Yes, that's what happens when you are in a class that doesn't give you proficiency in or any bonuses to Wisdom saves. The brave orcish cleric is probably fine, though.
Hold up? Are you trying to dictate how a player should be roleplaying their character? Or just acknowleding that magical fear is different from fear? Because if you are trying to say that Brave Orcish Barbarians only make sense if they have wisdom saves... you are kind of insultingly wrong.
That is literally the opposite of what I have told you numerous times.
Halflings are brave. In mundane situations, PC halflings are as brave as their players want them to be, plus they get a bonus to their saves against any effect that would cause them to be frightened. This includes any sort of homebrew fear affects the DM wants, monster-caused fear if the DM decides it's nonmagical in nature (if you put a dragon in an antimagical zone, it's still a football field-sized murder machine. I'd say it's still incredibly frightening.) NPC halflings get the bonus and are exactly as brave as the DM wants them to be.
Gnomes are magic resistant. PC gnomes are as brave as their players want them to be in mundane situations and they get a bonus to Int, Wis, and Cha saves--but if they ever come across something that causes the frightened condition that isn't magical or is but relies on a different save instead*, then the gnome gets no bonus. NPC gnomes are not particularly brave, although the DM is free to make them as brave as they want them to be.
There are several monsters that cause the frightened condition that relies on other saves. Demiliches and orange grungs inflict it on a failed Con save. The lizardfolk subchief from Ghosts of Saltmarch inflicts it on a failed Dex save. The pterrafolk from Tomb of Annihilation inflicts the condition on a successful dive attack; ditto for the lost sorrowsworn, who puts the frightened condition on anyone it hugs*. Mind you, on the last two, halflings also wouldn't get a bonus because there's no save involved--but the halflings would get a bonus against the demilich, grung, and subchief and the gnomes wouldn't. Likewise, gnomes have no particular bonus against spells that require attack rolls instead of saves.
**It's actually a grapple. I just like to think it's so lost and alone it needs a hug. And the hug is really scary. I can't tell if that's aw or ew.
So, the only one of those that you listed that I would agree with are the Grung. I'm not actually familiar with what happens in the adventure for saltmarsh, never played it. Or tomb of annihiliation.
But the Grung, I could give you. Because that is a drug. There is also, unless I decide to homebrew, no "mundane fear" effects. And, lets go back to something. You have accused me... what eight times? Fourteen? Of trying to control my player's emotional reactions. And I specifically pointed out that of course the Dragon's fear aura HAS to be magical. Do you remember why I said that?

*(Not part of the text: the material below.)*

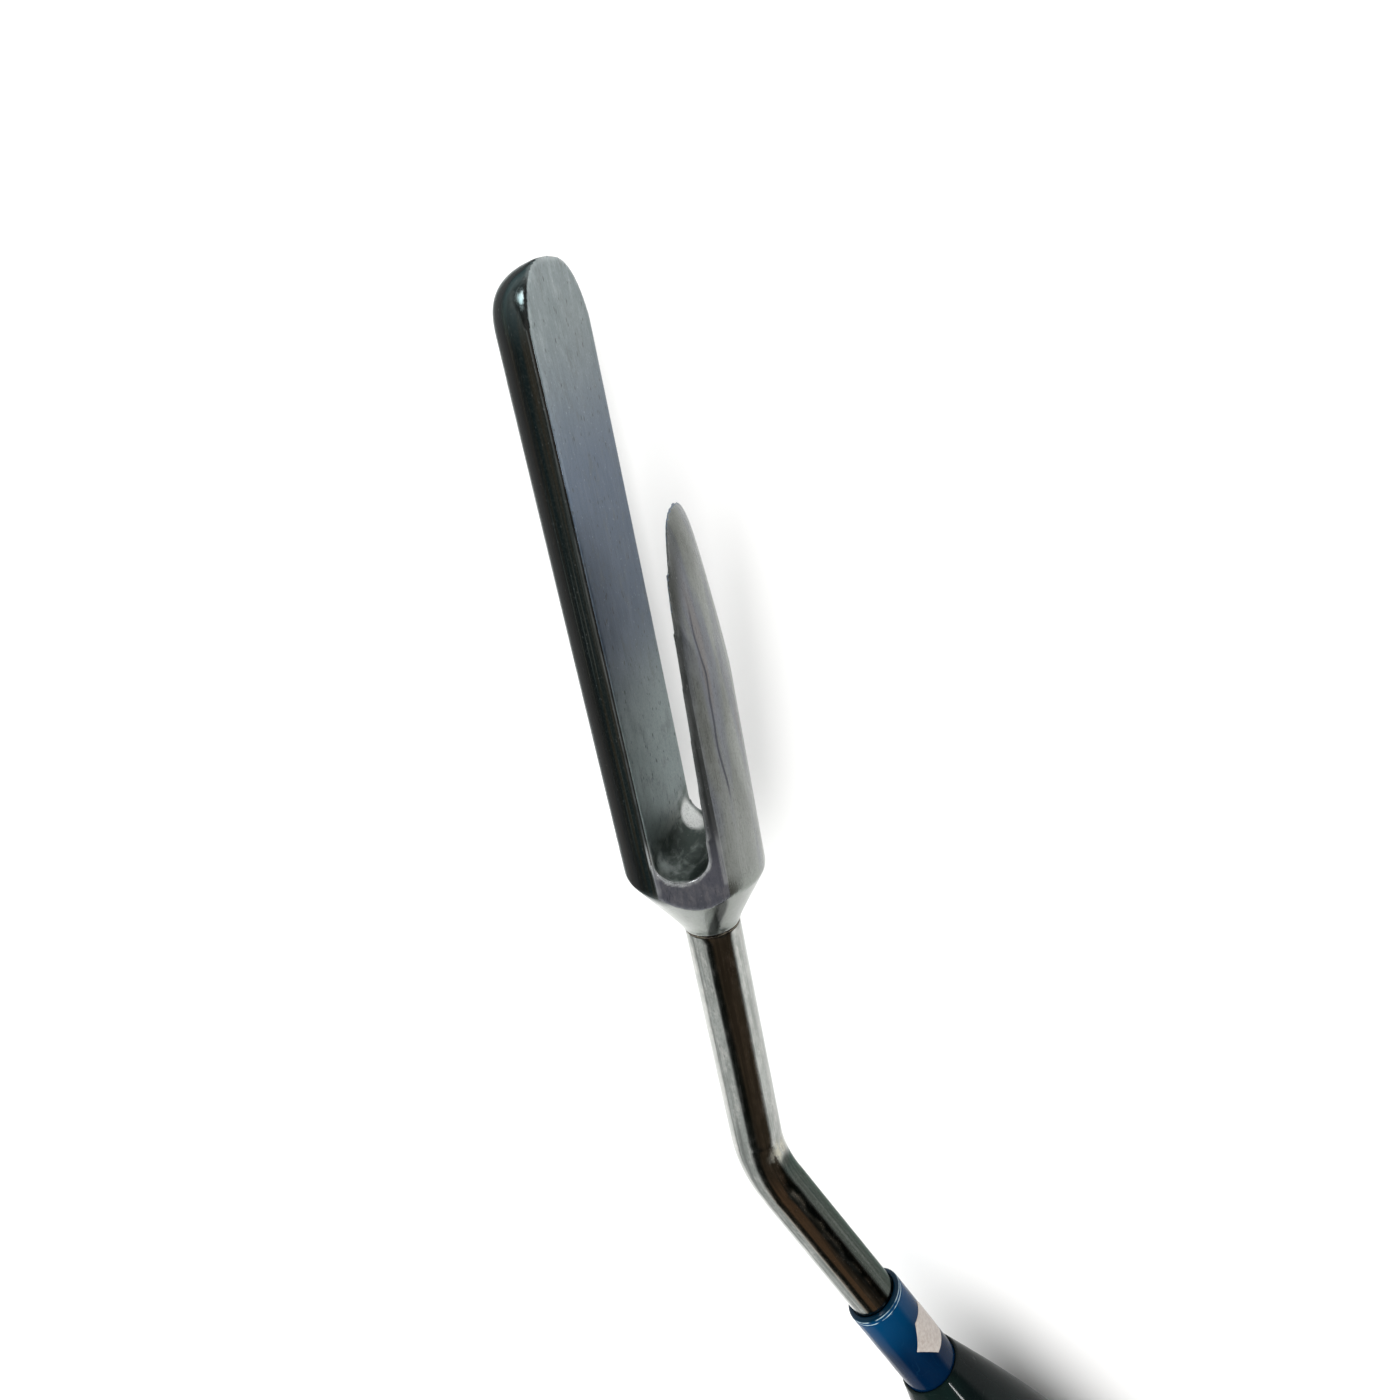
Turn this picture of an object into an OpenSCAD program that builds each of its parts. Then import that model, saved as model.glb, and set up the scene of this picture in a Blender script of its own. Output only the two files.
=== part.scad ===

Because if it is non-magical, then I am taking away my player's control of their emotional reactions. And that, is a bad thing.
Also, I don't use Grungs, but lets say I did. Grungs abilities would be classified as poisons, right? So, a stout halfling gets advantage on that, because they have poison resistance.
So, if 99% of all fear abilities are magical mental saves, and of the very few examples you can give that give a different sort of save, half of the halflings who might get played are resistant because of poison, not because of fear, then why aren't gnomes as brave as halflings?
Either I homebrew rules to take away player agency, which I don't want to do, or I do what? This is the issue I was trying to show. Unlike something like "charm magic" that has a very clear delineation between a player character's base emotional state and their influenced state, "fear" and "bravery" are much more vague. I don't see how to make it matter unless I limit the phrasing, but then they aren't a race who is brave. They are a race resistant to fear magic. And that is very different than most people's interpretations.
This is the issue I've been struggling with. The one you dismissed as me just being a naughty word DM who doesn't understand that players control their characters. Of course, you could have realized that sooner if you had been interested in discussing instead of just attacking me.